* _TO DO_
Find all lines in the records that include the word "shows", and copy them out.

-*-

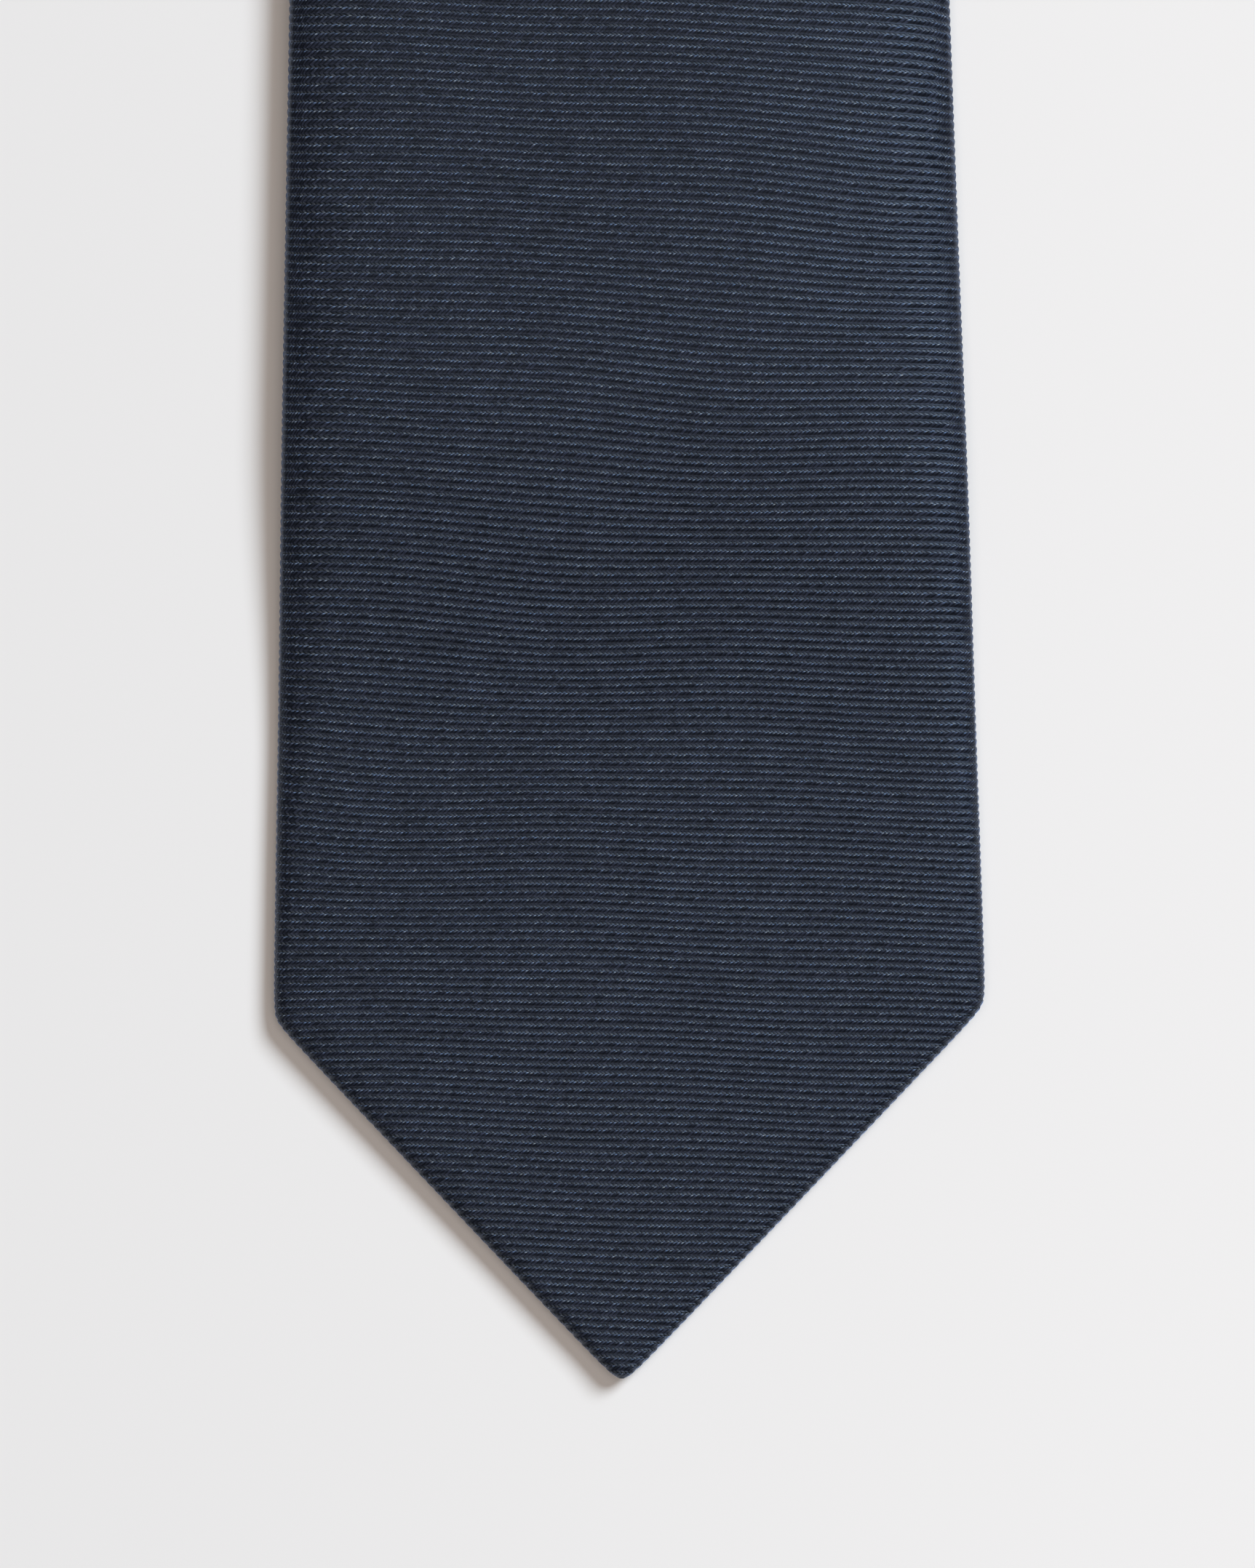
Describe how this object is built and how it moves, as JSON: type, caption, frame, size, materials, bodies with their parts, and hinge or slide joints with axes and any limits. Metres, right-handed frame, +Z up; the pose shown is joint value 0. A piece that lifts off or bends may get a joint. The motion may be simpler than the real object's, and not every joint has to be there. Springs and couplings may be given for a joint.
{
  "type": "necktie",
  "caption": "Men's ribbed silk necktie with a pointed wide blade, folded once at the neck so that the narrow tail lies beside it.",
  "frame": {"origin": "on the surface the tie lies on, under the middle of the box round the whole folded tie", "axes": "+Y along the front blade from its pointed tip to the fold at the neck, +Z up out of the surface and out of the blade's face, +X to the right of the blade seen from above with its tip towards the viewer"},
  "size_m": [0.1974, 0.7466, 0.011],
  "materials": {
    "silk_rib": "fine horizontal corded rib of navy and olive-grey silk, soft satin glints",
    "wool_interlining": "matt brushed wool and cotton canvas",
    "satin_lining": "smooth dark satin weave",
    "woven_label": "fine damask weave, blank",
    "care_ribbon": "white satin ribbon, blank",
    "sewing_thread": "twisted two-ply sewing thread"
  },
  "bodies": {
    "front_blade": {"front_shell": "silk_rib", "neck_shell_front": "silk_rib", "neck_shell_bend": "silk_rib", "interlining_front": "wool_interlining", "interlining_bend": "wool_interlining", "front_tipping": "satin_lining", "keeper_loop": "silk_rib", "keeper_stitch_left": "sewing_thread", "keeper_stitch_right": "sewing_thread", "brand_label": "woven_label", "brand_label_stitch_left": "sewing_thread", "brand_label_stitch_right": "sewing_thread", "front_bar_tack": "sewing_thread", "slip_stitch_front": "sewing_thread", "slip_stitch_bend": "sewing_thread"},
    "tail": {"neck_shell_rear": "silk_rib", "tail_shell": "silk_rib", "interlining_tail": "wool_interlining", "tail_tipping": "satin_lining", "tail_bar_tack": "sewing_thread", "slip_stitch_tail": "sewing_thread", "care_label_stitch": "sewing_thread"},
    "care_label": {"care_label": "care_ribbon"}
  },
  "joints": [
    {"name": "neck_fold", "type": "hinge", "parent": "front_blade", "child": "tail", "pos_m": [0.05869, 0.36644, 0.0055], "axis": [-0.9954, 0.0958, 0], "range_deg": [0, 179], "deforming": ["neck_shell_bend", "interlining_bend", "slip_stitch_bend"]},
    {"name": "care_label_flap", "type": "hinge", "parent": "tail", "child": "care_label", "pos_m": [-0.03519, -0.11053, 0.00387], "axis": [-0.9816, 0.1908, 0], "range_deg": [0, 150]}
  ]
}
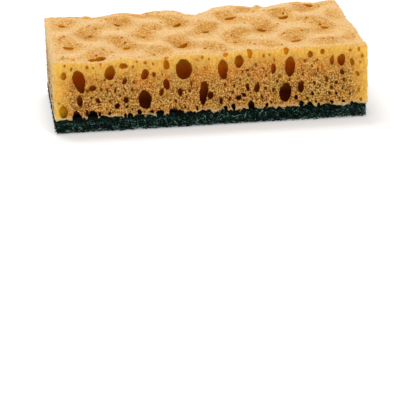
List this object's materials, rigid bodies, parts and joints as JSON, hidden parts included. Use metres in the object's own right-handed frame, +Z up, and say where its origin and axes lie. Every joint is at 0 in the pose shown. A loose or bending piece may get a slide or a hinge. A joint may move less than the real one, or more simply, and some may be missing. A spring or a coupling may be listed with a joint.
{
  "type": "cleaning sponge",
  "caption": "Rectangular open-pored foam block with a wave-cut top, bonded to a thin non-woven scouring pad.",
  "frame": {"origin": "middle of the scouring pad's underside, on the surface the sponge lies on", "axes": "+X along the length, +Y from the front face to the back face, +Z up through the foam"},
  "size_m": [0.096, 0.065, 0.0264],
  "materials": {
    "foam": "matte open-cell foam, caramel tan",
    "scourer": "matte non-woven fibre, dark teal green"
  },
  "bodies": {
    "root": {"foam_block": "foam", "scouring_pad": "scourer"}
  },
  "joints": []
}
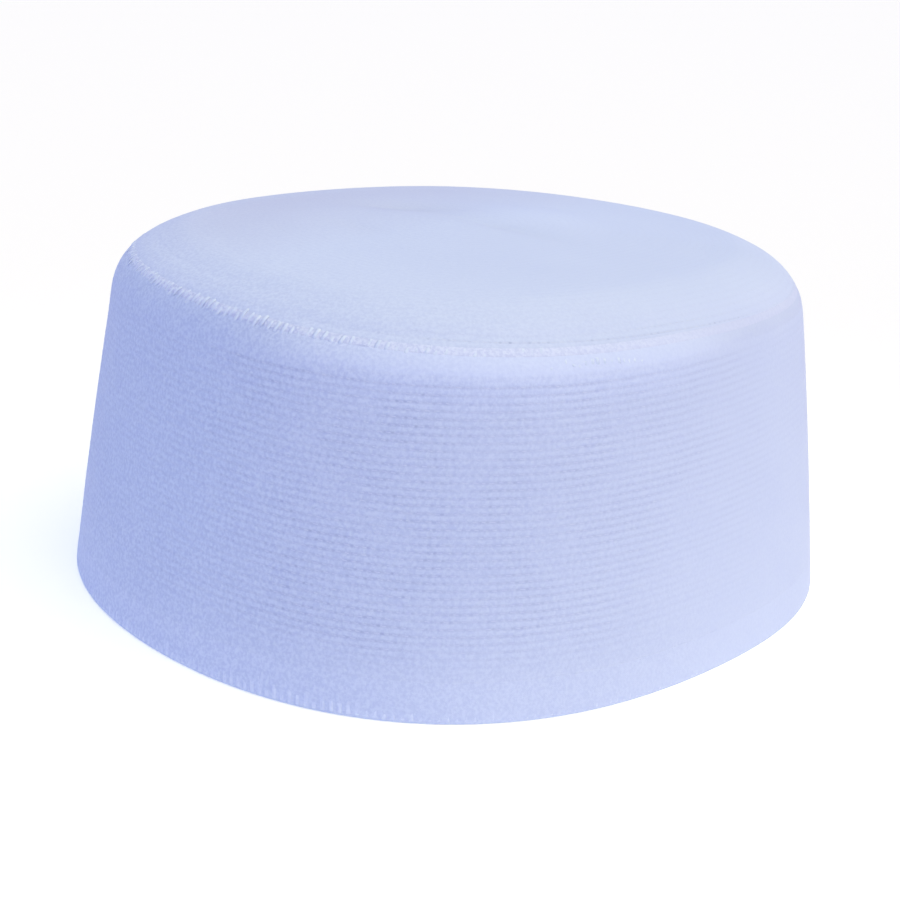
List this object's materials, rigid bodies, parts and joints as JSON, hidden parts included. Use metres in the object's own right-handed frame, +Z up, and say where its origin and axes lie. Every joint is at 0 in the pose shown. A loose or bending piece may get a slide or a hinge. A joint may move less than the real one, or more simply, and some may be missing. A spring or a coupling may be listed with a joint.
{
  "type": "prayer cap",
  "caption": "White stitched cloth prayer cap with an upright ribbed side wall, a rounded corner and a nearly flat top, open underneath.",
  "frame": {"origin": "on the ground under the middle of the rim's box, where the cap rests", "axes": "+Z up through the top, -Y to the cap's front, the side that the picture shows, +X to its right"},
  "size_m": [0.19, 0.1868, 0.089],
  "materials": {
    "hem_cloth": "white cotton hem, matt, machine stitched",
    "band_cloth": "white cotton in close stitched ribs, matt",
    "seam_thread": "white cotton thread in close slanting stitches, slight sheen",
    "top_cloth": "white cotton, finely stitched, matt"
  },
  "bodies": {
    "root": {"rim_hem": "hem_cloth", "side_band": "band_cloth", "top_seam": "seam_thread", "top_panel": "top_cloth"}
  },
  "joints": []
}
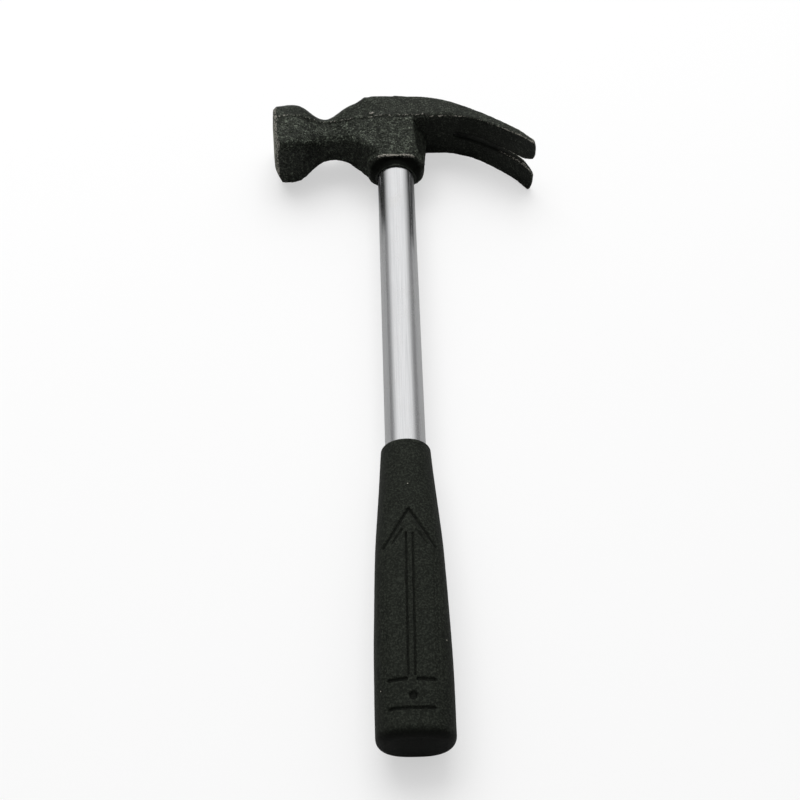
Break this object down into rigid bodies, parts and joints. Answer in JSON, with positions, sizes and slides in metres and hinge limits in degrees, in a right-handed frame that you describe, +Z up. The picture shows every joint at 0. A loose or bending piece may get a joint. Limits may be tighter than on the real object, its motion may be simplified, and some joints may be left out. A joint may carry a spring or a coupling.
{
  "type": "claw hammer",
  "caption": "Claw hammer with a black cast head, a curved split claw, a plated tubular handle and a moulded black grip.",
  "frame": {"origin": "bottom centre of the whole hammer's bounding box, with the hammer lying on its side", "axes": "+Y along the handle from the butt to the crown of the head, +X towards the claw, away from the striking face, +Z up through the hammer's thickness, square to its plane of symmetry"},
  "size_m": [0.1253, 0.3272, 0.0329],
  "materials": {
    "head_paint": "rough cast, satin black paint",
    "plating": "bright plated, lightly brushed",
    "plug_steel": "turned steel",
    "plug_plastic": "matte",
    "grip_rubber": "matte moulded"
  },
  "bodies": {
    "root": {"hammer_head": "head_paint", "handle_tube": "plating", "eye_plug": "plug_steel", "tube_end_plug": "plug_plastic", "grip": "grip_rubber"}
  },
  "joints": []
}
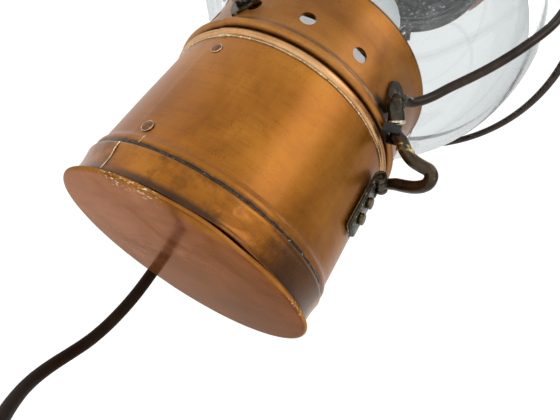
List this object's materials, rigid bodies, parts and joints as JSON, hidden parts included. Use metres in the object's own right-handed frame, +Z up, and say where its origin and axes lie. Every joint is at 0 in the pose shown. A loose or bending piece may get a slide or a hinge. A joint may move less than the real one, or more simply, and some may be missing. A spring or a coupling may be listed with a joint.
{
  "type": "ship's anchor lantern",
  "caption": "Copper onion lantern wired for mains: drum base with two side hooks, lift-off collar, glass globe in a wire guard, hood, chimney and bail.",
  "frame": {"origin": "underside of the bail's top, where a hook carries the lantern", "axes": "+Z up along the lamp's axis, +X through one side hook, -Y towards the drum's riveted seam"},
  "size_m": [0.2326, 0.2623, 0.5151],
  "materials": {
    "copper": "old lacquered copper sheet, satin, brown-orange with fine rubbing marks",
    "disc_copper": "reddish brown copper, half polished",
    "bronze": "dark bronze, worn to brass at edges",
    "brass": "tarnished brass",
    "clear_glass": "clear blown glass",
    "bulb_glass": "clear bulb glass",
    "felt": "grey felt",
    "cord": "dark brown round flex sheath",
    "black_plastic": "black moulded plastic"
  },
  "bodies": {
    "base": {"foot_band": "copper", "drum_shell": "copper", "drum_top_band": "copper", "drum_deck": "copper", "foot_disc": "disc_copper", "seam_rivet_lower": "bronze", "seam_rivet_upper": "bronze", "strap_right": "bronze", "strap_left": "bronze", "lampholder_skirt": "brass", "lampholder_ring": "brass", "lampholder_nut": "brass", "bulb_cap": "brass", "hinge_pin_right": "brass", "hinge_pin_left": "brass", "strap_rivet_lower_right": "brass", "strap_rivet_upper_right": "brass", "strap_rivet_lower_left": "brass", "strap_rivet_upper_left": "brass", "cord_gland": "brass", "gland_nut": "brass", "plug_pin_earth": "brass", "plug_pin_live": "brass", "plug_pin_neutral": "brass", "bulb_glass": "bulb_glass", "inner_lead": "cord", "cord_run": "cord", "cord_coil": "cord", "cord_tail": "cord", "lampholder_insert": "black_plastic", "cord_strain_relief": "black_plastic", "plug_neck": "black_plastic", "plug_body": "black_plastic"},
    "lantern": {"collar": "copper", "keeper_right": "bronze", "keeper_left": "bronze", "gallery": "copper", "globe_seat_lower": "brass", "globe_seat_upper": "brass", "felt_ring_lower": "felt", "felt_ring_upper": "felt", "globe": "clear_glass", "guard_hoop": "bronze", "guard_upright_right": "bronze", "guard_upright_back": "bronze", "guard_upright_left": "bronze", "guard_upright_front": "bronze", "lug_lower_right": "bronze", "lug_lower_back": "bronze", "lug_lower_left": "bronze", "lug_lower_front": "bronze", "hood": "copper", "chimney": "copper", "chimney_cap": "copper", "bail_ear_back": "bronze", "bail_ear_front": "bronze"},
    "hook_right": {"hook_right": "bronze"},
    "hook_left": {"hook_left": "bronze"},
    "bail": {"bail": "bronze"}
  },
  "joints": [
    {"name": "lantern_lift", "type": "slide", "parent": "base", "child": "lantern", "axis": [0, 0, 1], "range_m": [0, 0.12]},
    {"name": "hook_right_swing", "type": "hinge", "parent": "base", "child": "hook_right", "pos_m": [0.05912, 0.01419, -0.33895], "axis": [-0.2334, 0.9724, 0], "range_deg": [0, 45]},
    {"name": "hook_left_swing", "type": "hinge", "parent": "base", "child": "hook_left", "pos_m": [-0.05912, -0.01419, -0.33895], "axis": [0.2334, -0.9724, 0], "range_deg": [0, 45]},
    {"name": "bail_swing", "type": "hinge", "parent": "lantern", "child": "bail", "pos_m": [0, 0, -0.11285], "axis": [0, 1, 0], "range_deg": [-110, 110]}
  ]
}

-*-

* _FULL OUTPUT_
  "frame": {"origin": "on the ground under the middle of the rim's box, where the cap rests", "axes": "+Z up through the top, -Y to the cap's front, the side that the picture shows, +X to its right"},
Break this object down into rigid bodies, parts and joints. Answer in JSON, with positions, sizes and slides in metres and hinge limits in degrees, in a right-handed frame that you describe, +Z up. The picture shows every joint at 0. A loose or bending piece may get a joint. Limits may be tighter than on the real object, its motion may be simplified, and some joints may be left out. A joint may carry a spring or a coupling.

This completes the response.